THE BLOG
05/15/2013 11:43 am ET Updated Jul 15, 2013

Noxious Notions From the Heritage Foundation

It didn't take long for ugly ghosts of the past to rear their heads in the immigration debate. They came roaring out from the back of the right-wing cave last week when the Heritage Foundation published an attack on immigration reform cobbled together by a character whose academic record includes some extreme (and extremely dubious) notions about the intelligence of Hispanics. Now, conservatives are being forced off the sidelines: They can either stand with promoters of inflammatory tracts -- like the Heritage Foundation and their hack Jason Richwine, who resigned in disgrace on Friday -- or they can stand with Americans in both parties who are working to fix our broken immigration system.

There had been earlier signs of bigotry in the immigration debate, but the GOP establishment pushed hard to keep the promoters in check. For example, when Rep. Don Young (R-AK) referred to migrant workers as "wetbacks," Speaker of the House John Boehner demanded an apology. "Congressman Young's remarks were offensive and beneath the dignity of the office he holds," Boehner said. "I don't care why he said it -- there's no excuse and it warrants an immediate apology."

Boehner's quick reaction revealed the fear that wingnut opponents of comprehensive immigration might brand the whole party. He had good reasons to be concerned, both moral and political. Boehner knows that public expressions of bigotry have no legitimate place in the debate. But he also knows the trends confirmed in exit polls last November: As the percentage of the white vote drops, support for the Republican Party drops with it.

Some powerful forces and politicians, however, don't seem to have to gotten the memo to discard antiquated attitudes and ideas. Some seek false solutions like "self-deportation." Others, like the Heritage Foundation, have doubled down on the immigration issue by trying to drive a wedge between Americans.

The Heritage Foundation is an influential organization. It has long served as the brain-trust for GOP presidents (George W. Bush, in fact, put Heritage players like Elaine Chao and Gale Norton into his cabinet). "For those of you new to all this," Rush Limbaugh has told his followers, "The Heritage Foundation is America's leading conservative think tank."

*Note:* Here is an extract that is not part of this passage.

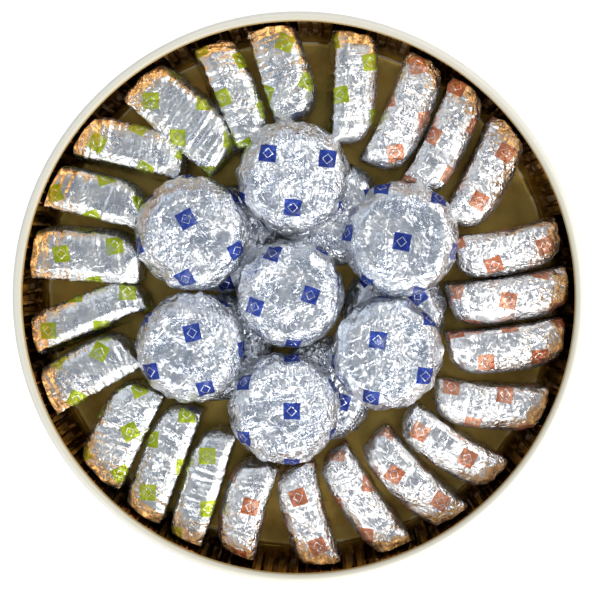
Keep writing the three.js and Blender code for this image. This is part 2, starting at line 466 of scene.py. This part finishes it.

But "thinking" apparently wasn't a priority when Heritage put its stamp of approval on a noxious "study" falsely claiming that immigration reform will cost taxpayers more than $6 trillion. That diatribe was co-written by Jason Richwine, the Foundation's senior policy analyst until he resigned suddenly last week.

We know now that Richwine has exhibited troubling views on race since his years as a graduate student at Harvard. His doctoral dissertation, entitled "IQ and Immigration Policy," slammed "the underclass behavior" of immigrants and argued that the "average IQ of immigrants in the United States is substantially lower than that of the white native population, and the difference is likely to persist over several generations."

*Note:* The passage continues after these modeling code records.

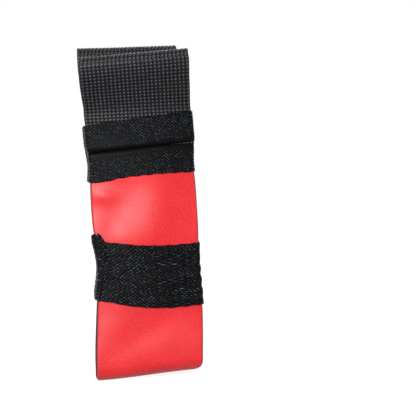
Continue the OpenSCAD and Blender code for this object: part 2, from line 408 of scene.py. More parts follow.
def webbing_cloth():
    """Heavy woven webbing of near-black yarn: painted blue-grey highlights on the knuckle tops, painted
    shade darkening the gaps, fine filaments.
    """
    made, nodes, links, shader, cloth = node_material("woven_webbing", (0.012, 0.012, 0.015), 0.40,
                                                      specular=0.11)
    at = cloth.outputs["UV"]
    height = relief_of(nodes)
    # The relief sets the colour: painted shade in the gaps between knuckles and a painted highlight on
    # their tops.
    yarn_and_painted_light = ramp(nodes, links, height, (0.0, (0.0008, 0.0005, 0.0005)), (0.60, (0.0028, 0.0019, 0.0018)),
                (0.86, (0.0095, 0.0105, 0.0125)), (1.0, (0.048, 0.060, 0.071)))
    patchy = noise(nodes, links, at, 240, 3)
    worn = ramp(nodes, links, patchy, (0.30, (0.55, 0.55, 0.55)), (0.72, (1.35, 1.35, 1.35)))
    links.new(mixed(nodes, links, 1.0, yarn_and_painted_light, worn, "MULTIPLY"), shader.inputs["Base Color"])
    filaments = noise(nodes, links, stretched(nodes, links, at, (0.35, 3.0, 1)), 2200, 2)
    bumped(nodes, links, shader, (filaments, 0.5, 0.00025))
    return made


def strap_cloth(name, top):
    """Coarse elastic knit of black yarn in staggered floats: painted highlights on the float tops, painted
    shade in the ground between them.
    """
    made, nodes, links, shader, cloth = node_material(name, (0.010, 0.010, 0.011), 0.38,
                                                      specular=0.045)
    at = cloth.outputs["UV"]
    height = relief_of(nodes)
    # The relief sets the colour: painted shade low between the floats and the painted highlight colour top
    # on their crowns.
    yarn_and_painted_light = ramp(nodes, links, height, (0.0, (0.0004, 0.0004, 0.0005)), (0.50, (0.0008, 0.0008, 0.0010)),
                (0.76, (0.0042, 0.0048, 0.006)), (1.0, top))
    patchy = noise(nodes, links, at, 330, 3)
    worn = ramp(nodes, links, patchy, (0.30, (0.45, 0.45, 0.45)), (0.70, (1.5, 1.5, 1.5)))
    links.new(mixed(nodes, links, 1.0, yarn_and_painted_light, worn, "MULTIPLY"), shader.inputs["Base Color"])
    filaments = noise(nodes, links, stretched(nodes, links, at, (0.30, 3.2, 1)), 2600, 2)
    bumped(nodes, links, shader, (filaments, 0.55, 0.0002))
    return made


def foam_cut():
    """Cut foam edge: dark grey with open pores, painted darker inside the pores as shade."""
    made, nodes, links, shader, cloth = node_material("foam_layer", (0.035, 0.035, 0.038), 0.92,
                                                      specular=0.2)
    position = nodes.new("ShaderNodeTexCoord").outputs["Object"]
    cells = add_node(nodes, "ShaderNodeTexVoronoi", Scale=1500.0)
    links.new(position, cells.inputs["Vector"])
    # Painted shade: the colour darkens in the pore pits that the bump sinks.
    links.new(ramp(nodes, links, cells.outputs["Distance"], (0.1, (0.005, 0.005, 0.006)),
                   (0.6, (0.024, 0.025, 0.028))), shader.inputs["Base Color"])
    bumped(nodes, links, shader, (cells.outputs["Distance"], 0.6, 0.0004))
    return made


def lining_cloth():
    """Dark grey tricot lining with fine wales."""
    made, nodes, links, shader, cloth = node_material("lining_knit", (0.02, 0.021, 0.025), 0.85,
                                                      specular=0.2)
    at = cloth.outputs["UV"]
    wales = add_node(nodes, "ShaderNodeTexWave", bands_direction="Y", Scale=260.0, Distortion=1.2)
    wales.inputs["Detail Scale"].default_value = 6.0
    links.new(at, wales.inputs["Vector"])
    grain = noise(nodes, links, at, 1100, 3)
    links.new(ramp(nodes, links, grain, (0.3, (0.010, 0.011, 0.013)), (0.7, (0.028, 0.030, 0.035))),
              shader.inputs["Base Color"])
    bumped(nodes, links, shader, (wales.outputs["Fac"], 0.5, 0.0002), (grain, 0.3, 0.0002))
    return made


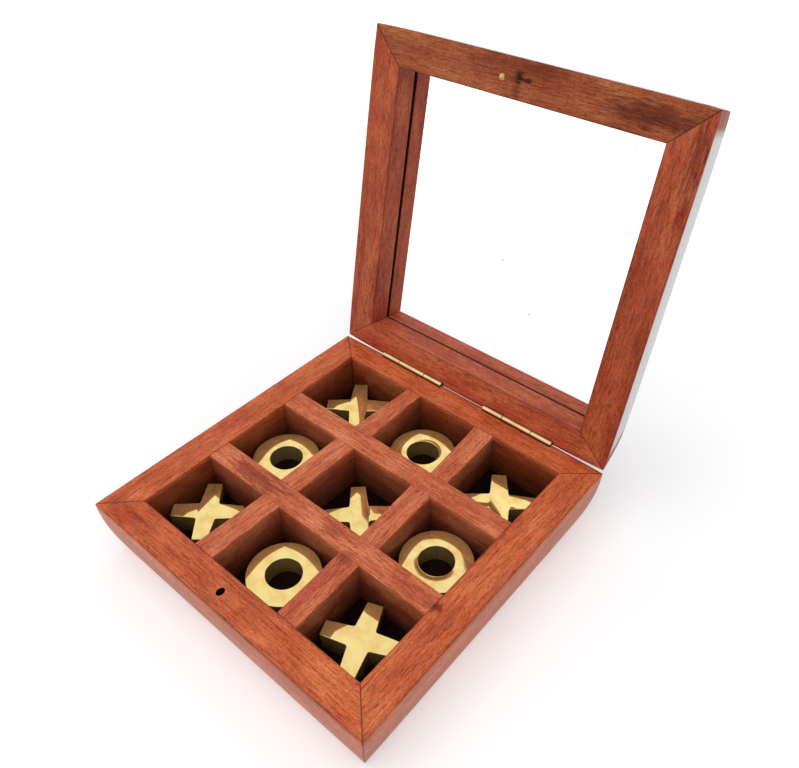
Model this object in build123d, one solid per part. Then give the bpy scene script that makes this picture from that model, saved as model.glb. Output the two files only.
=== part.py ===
"""Tic-tac-toe box: a wooden case with a nine-cell tray, a hinged glass lid and brass pieces.

Millimetres, +Z up. The origin is the middle of the underside. +X runs along the hinges,
-Y is the front, where the catch pin closes, and +Y is the hinged back.
The lid stands open against its stop, as it does in use.
"""
from build123d import *
import os
from math import cos, radians, sin

# Case
BOX_SIDE = 130.0
BASE_HEIGHT = 25.0
LID_HEIGHT = 20.0
BASE_LEAN = 3.8
BASE_BULGE = 0.95
LID_LEAN = 3.45
LID_BULGE = 0.2
BASE_RAIL_WIDTH = 12.5
BASE_BACK_RAIL_WIDTH = 10.6
LID_RAIL_WIDTH = 13.2
LID_BACK_RAIL_WIDTH = 11.3
LID_GAP = 0.6
LID_OPEN_ANGLE = 100.5
BASE_CORNER_RADIUS = 0.8
LID_CORNER_RADIUS = 1.2

# Floor of the tray
CELL_DEPTH = 18.2
FLOOR_REBATE = 3.0
PANEL_CLEARANCE = 0.05

# Dividers of the tray: two long strips and six short cross pieces, cut by hand
STRIP_WIDTH = 9.2
# how far each long strip lies behind its place in an even grid of nine cells
STRIP_SHIFTS = {"front": 0.43, "back": 0.57}
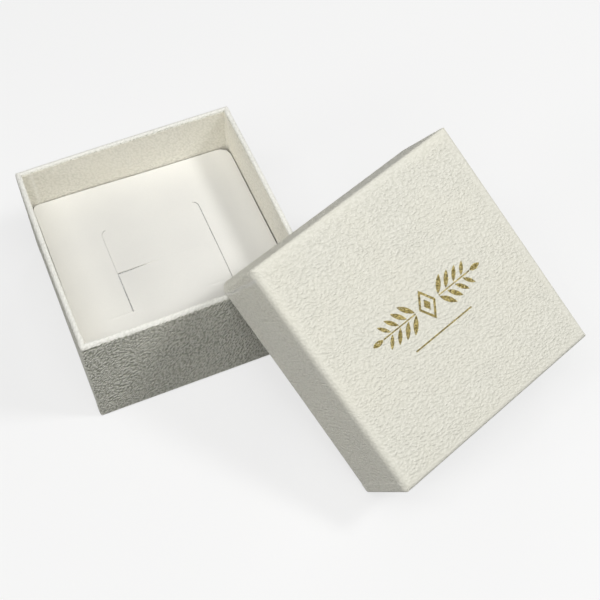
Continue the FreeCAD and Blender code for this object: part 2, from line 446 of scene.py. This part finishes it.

AFSCME members and other public service workers across the country have also been the targets of Richwine's noxious notions. In the past few years, he has regularly taken to the op-ed page of Rupert Murdoch's Wall Street Journal to blame public service workers for the fall-out from the Great Recession. At a time of unprecedented income inequality (with the top 2 percent getting 80 percent of the wealth), he's disparaged teachers, firefighters, nurses and other public employees as underworked and overpaid. He's an ideological extremist who's all too willing to play fast and loose with the facts in order to advance his distorted view of the world.

According to the Washington Post, Richwine thinks some races are distinctly less intelligent than others. "No one knows whether Hispanics will ever reach IQ parity with whites, but the prediction that new Hispanic immigrants will have low-IQ children and grandchildren is difficult to argue against," Richwine wrote in his doctoral thesis, with the kind of arrogance that Bull Connor and Strom Thurmond would have shared. Toxic garbage, pure and simple.

Unfortunately, Heritage and Richwine aren't alone. Rep. Steve King (R-IA), for example, says the U.S. has to be careful about selecting which immigrants are allowed to stay in the country. He compares it to selecting a dog to use on hunting trips. When his comparison of immigrants to bird dogs raised hackles, King insisted he was being complimentary as a compliment. Sadly, his comments don't seem to be hurting him with his right-wing base.

Conservatives are going to have to decide if they will stand with people in both parties working to pass comprehensive immigration reform, or if they will join those mired in the narrow-mindedness of the past. Only one side is working to keep us moving forward together.